I believe that a systematic approach along these lines will cost the taxpayer far less than the current approach and also has far better potential to quickly resolve our banking problems than the NAMA plan, which is likely to get bogged down in controversies over asset valuation, legal disputes and endless suspicions of crony capitalism.

35 replies on “Not Too Late for a Different Approach to the Banking Crisis”

Karl, I agree very much with most of what you say. The hard reality is that the Irish banking system is structurally insolvent. While the focus of public discussion has been on loans to developers, large banks losses on mortgage loans must be looming if house prices are already down by circa 30-50% while unemployment is heading up towards 15%. If Irish house prices returned to their pre-EMU trendline, they would have to fall by two thirds from their peak levels. See the chart here http://www.derekbrawn.com/DoEHLG.html

Given the scale of our problems, house prices are unlikely to revert to trend. They are more likely to fall through trend and to overshoot on the downside. If that happens, and I believe it will, I cannot see any Irish bank remaining solvent.
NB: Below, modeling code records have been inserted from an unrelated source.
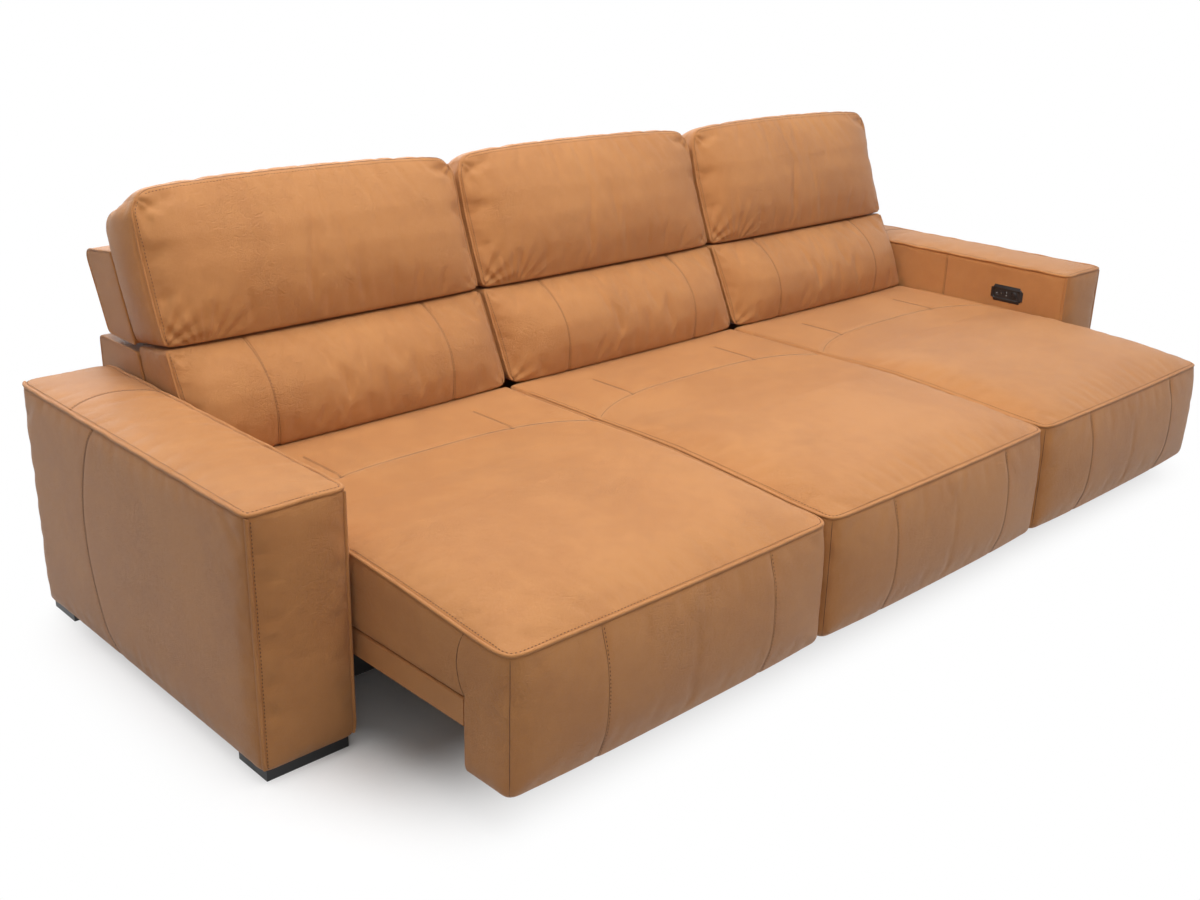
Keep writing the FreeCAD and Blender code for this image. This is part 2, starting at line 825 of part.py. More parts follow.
def lumbar_cushion(side, centre):
    """Cushion in front of the lower block; its top falls away to the fold under the head."""
    rest = value("lumbar_rest")
    gap = value("soft_gap")
    behind_low = value(lower_face("lumbar_rest")) - gap
    apex_y = value("hinge_y")
    apex_z = value("hinge_z - apex_gap / 2")
    behind_top = value("lower_front_top") - gap - 1
    low_y = value(lower_face("lumbar_rest") + " - lumbar_depth")
    seam_bow = value("seam_bow")
    lip_y = value("hinge_y - lumbar_lip")
    lip_z = value("hinge_z - lumbar_dip")

    def section(x, full, draw):
        face = arc_through(point(x, low_y + draw, rest + draw), point(x, lip_y + draw, lip_z - draw),
                           seam_bow + value("lumbar_crown") * full, point(0, -0.96, 0.29))
        rear = [(lip_y + draw, lip_z - draw), (apex_y, apex_z - draw),
                (behind_top - draw, value("lower_top") - draw), (behind_low - draw, rest + draw),
                (low_y + draw, rest + draw)]
        return [face] + lines(x, rear)
    cushion = pillow("lumbar_form_" + side, section, value("seat_width - 2 * side_ease"))
    tools = hinge_pocket("lumbar_pocket_" + side, "lower_top - foot_drop - foot_reach - pocket_ease",
                         "hinge_z + pocket_fold")
    return keep(cut("lumbar_cushion_" + side, cushion, tools), "lumbar_cushion_" + side, centre)


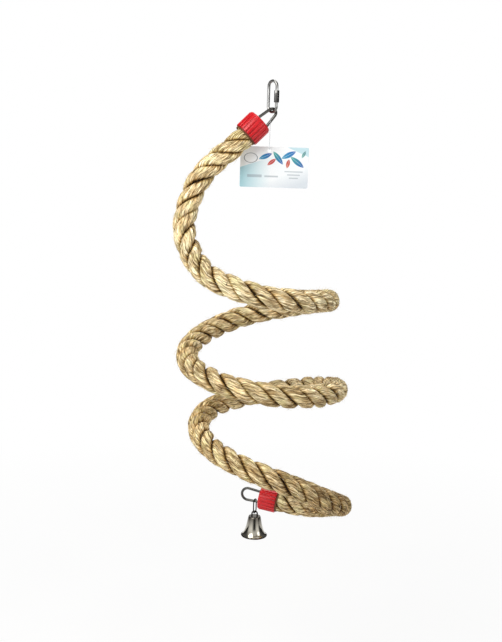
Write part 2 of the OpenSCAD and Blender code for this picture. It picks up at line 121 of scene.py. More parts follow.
# The rope's middle line from cap to cap, in millimetres, and both ends' directions
def ropeRoute(c, top):
    face, axis = np.array(top["face"]), aimedAxis(top["lift"], top["heading"])
    mouth = face - c["capLength"] * axis
    start = face - c["seat"] * axis
    middle = mouth + c["radius"] * np.array(c["axis"])

    def coilPoint(angle):
        x, a, turn = (angle - 180) / 90, math.radians(angle), (angle - 180) / 360
        r = c["radius"] * tableValue(c["reach"], x)
        drop = -c["drop"] * tableValue(c["fall"], x)
        return middle + turn * np.array([c["drift"], -c["forwardDrift"], 0]) + np.array(
            [r * math.cos(a), r * math.sin(a), drop])

    def coilTangent(angle):
        return unit(coilPoint(angle + 0.5) - coilPoint(angle - 0.5))

    leadTop = start - c["ropeAcross"] * axis
    knots = [leadTop] + [mouth + c["radius"] * np.array(k) for k in c["lead"]] + [coilPoint(c["start"])]
    slopes = [-axis * np.linalg.norm(knots[1] - knots[0])]
    slopes += [(after - before) / 2 for before, after in zip(knots[:-2], knots[2:])]
    slopes += [coilTangent(c["start"]) * np.linalg.norm(knots[-1] - knots[-2])]
    ends, lead, steps = c["endSteps"], c["leadSteps"], c["coilSteps"]
    points = [start + (leadTop - start) * k / ends for k in range(ends)]
    for i in range(len(knots) - 1):
        points += [cubic(*knots[i:i + 2], *slopes[i:i + 2], k / lead) for k in range(lead)]
    points += [coilPoint(c["start"] + (c["end"] - c["start"]) * k / steps) for k in range(steps)]
    endAxis, endCoil = coilTangent(c["end"]), coilPoint(c["end"])
    points += [endCoil + c["ropeAcross"] * endAxis * k / ends for k in range(ends + 1)]
    return np.array(points), axis, endAxis


routePoints, upperAxis, lowerAxis = ropeRoute(coil, upperEnd)
lowerFace = routePoints[-1] + coil["seat"] * lowerAxis
lowerEnd = {
    "face": tuple(lowerFace),
    "lift": math.degrees(math.asin(lowerAxis[2])),
    "heading": math.degrees(math.atan2(lowerAxis[1], lowerAxis[0])),
    "spin": 0,
}
print("route", len(routePoints), "points, lower end at", [round(float(v), 2) for v in lowerFace])


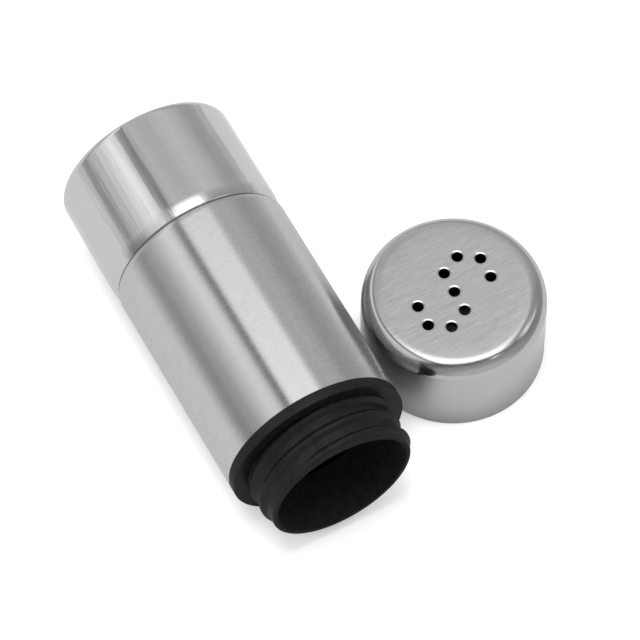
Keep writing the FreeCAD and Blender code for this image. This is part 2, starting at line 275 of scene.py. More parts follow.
def add_holes(mesh, top, bottom, radius):
    """The walls of the pour holes, coned at the top, and their rings on each flat face."""
    section = [
        (top, radius + HOLE_CONE_WIDTH + GUARD),
        (top, radius + HOLE_CONE_WIDTH),
        (top - HOLE_CONE_DEPTH * HOLE_CONE_LIP, radius + HOLE_CONE_WIDTH * (1 - HOLE_CONE_LIP)),
        (top - HOLE_CONE_DEPTH, radius),
        (bottom, radius),
        (bottom, radius + GUARD),
    ]
    upper = []
    lower = []
    for centre in hole_centres():
        rings = []
        for height, reach in section:
            ring = []
            for step in range(HOLE_STEPS):
                angle = TURN * step / HOLE_STEPS
                spot = (centre.x + reach * math.cos(angle), centre.y + reach * math.sin(angle), height)
                ring.append(mesh.verts.new(spot))
            rings.append(ring)
        for one, two in zip(rings, rings[1:]):
            for step in range(HOLE_STEPS):
                after = (step + 1) % HOLE_STEPS
                mesh.faces.new((one[step], one[after], two[after], two[step]))
        upper.append(rings[0])
        lower.append(rings[-1])
    return upper, lower


def ridge_height(offset, root, crest):
    """Share of the thread's depth at an offset along the axis from the ridge's middle."""
    share = (abs(offset) - crest / 2) / (root / 2 - crest / 2)
    share = min(max(share, 0), 1)
    return 1 - share * share * (3 - 2 * share)


def thread_height(along, angle, first, start_angle, turns, root, crest):
    """Height of a right-handed ridge that starts at first and fades out at both ends."""
    height = 0.0
    part = ((angle - start_angle) / TURN) % 1
    for whole in range(-1, math.ceil(turns) + 1):
        turned = part + whole
        if not -THREAD_FADE_TURNS < turned < turns + THREAD_FADE_TURNS:
            continue
        inside = min(turned + THREAD_FADE_TURNS, turns + THREAD_FADE_TURNS - turned) / THREAD_FADE_TURNS
        fade = min(inside, 1)
        fade = fade * fade * (3 - 2 * fade)
        offset = along - first - THREAD_PITCH * turned
        height = max(height, fade * ridge_height(offset, root, crest))
    return height * THREAD_DEPTH


def piece(name, mesh, origin, nodes, body, materials):
    """Make the finished mesh an object that rides on a body and stands for its CAD node."""
    bmesh.ops.recalc_face_normals(mesh, faces=mesh.faces)
    data = bpy.data.meshes.new(name)
    mesh.to_mesh(data)
    mesh.free()
    data.shade_smooth()
    data.set_sharp_from_angle(angle=SHARP_ANGLE)
    for material in materials:
        data.materials.append(material)
    made = bpy.data.objects.new(name, data)
    bpy.context.scene.collection.objects.link(made)
    made.location = origin
    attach(made, body)
    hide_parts(*nodes)


# Nodes of the materials

def add_node(tree, kind, inputs=None, **settings):
    """A node with its settings, and with each input set to a value or linked to a socket."""
    made = tree.nodes.new(kind)
    for name, value in settings.items():
        setattr(made, name, value)
    for key, value in (inputs or {}).items():
        if isinstance(value, bpy.types.NodeSocket):
            tree.links.new(value, made.inputs[key])
        else:
            made.inputs[key].default_value = value
    return made


def streaks(tree, turn, scale, detail=4.0, roughness=0.6):
    """Noise in the piece's own space, turned about Z and drawn out by the scale of each axis."""
    place = add_node(tree, "ShaderNodeTexCoord").outputs["Object"]
    turned = add_node(tree, "ShaderNodeMapping", {"Vector": place, "Rotation": (0, 0, turn)})
    drawn = add_node(tree, "ShaderNodeMapping", {"Vector": turned.outputs[0], "Scale": scale})
    noise = add_node(
        tree,
        "ShaderNodeTexNoise",
        {"Vector": drawn.outputs[0], "Scale": 1.0, "Detail": detail, "Roughness": roughness},
    )
    return noise.outputs[0]


def between(tree, factor, low, high, from_low=0.3, from_high=0.7):
    """A factor mapped to lie between two values."""
    mapped = add_node(
        tree,
        "ShaderNodeMapRange",
        {"Value": factor, "From Min": from_low, "From Max": from_high, "To Min": low, "To Max": high},
    )
    return mapped.outputs[0]


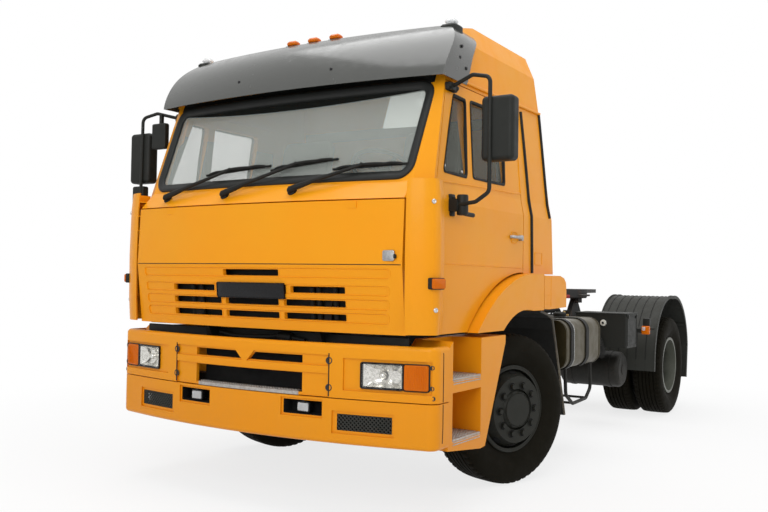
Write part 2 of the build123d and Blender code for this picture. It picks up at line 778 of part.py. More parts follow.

But I have two significant points of disagreement regarding your suggested course of action:

(i) if the banks are insolvent, why must shareholders be compensated at all? We have already seen bond-holders accept large write-offs on their investments in bonds issued by Irish banks. The implication of that is that the equity in those banks is already worthless. (Although current equity prices of Irish banks clearly contradict that conclusion).

(ii) I wouldn’t bring private equity (PE) into the equation. Their perspective is too profit-oriented. Our main focus should not be profit maximisation at banks but managing our economy as best we can. Also, I’m not sure that any large PE companies actually have much experience in bank management. Anyway, there has been a bubble in PE investment over the last decade. The PE business model, dependent as it on the ready availability of cheap finance, is itself badly broken.

Karl,

We’ll see the Bill next week, or at the latest, the following week. The Minister has repeatedly asserted that he will welcome suggestions for amendments, though I doubt that extends to scrapping the draft legislation entirely and starting all over again. Still, Bills have been scrapped before, but the Minister appears convinced that this is the best way forward. Right now he has to convince his government colleagues of that and then the rest of us.

So I look forward to your views on the framework outlined in the Bill. Incidentally, the credibility on this issue of those who are most vociferous on accusations of ‘crony capitalism’ is already shot to pieces. Crony capitalism is about all they have left to cling to.

@Cormac
“if the banks are insolvent, why must shareholders be compensated at all?”

Despite owning shares in banks and having been stung by Anglo, I agree with you. That’s the risk you take in investing in shares.

My only proviso is the people who misled shareholders as to the value of the investment should be brought to book. It happens in the US, it does not happen here. Not only that you get the impression that one of the biggest culprits will walk away with millions.

This is probably not the place for it but we need legislation that gives investors confidence that when there is wrongdoing on the part of directors of plcs they will be punished. Otherwise my future investing will be outside Ireland only. Once bitten….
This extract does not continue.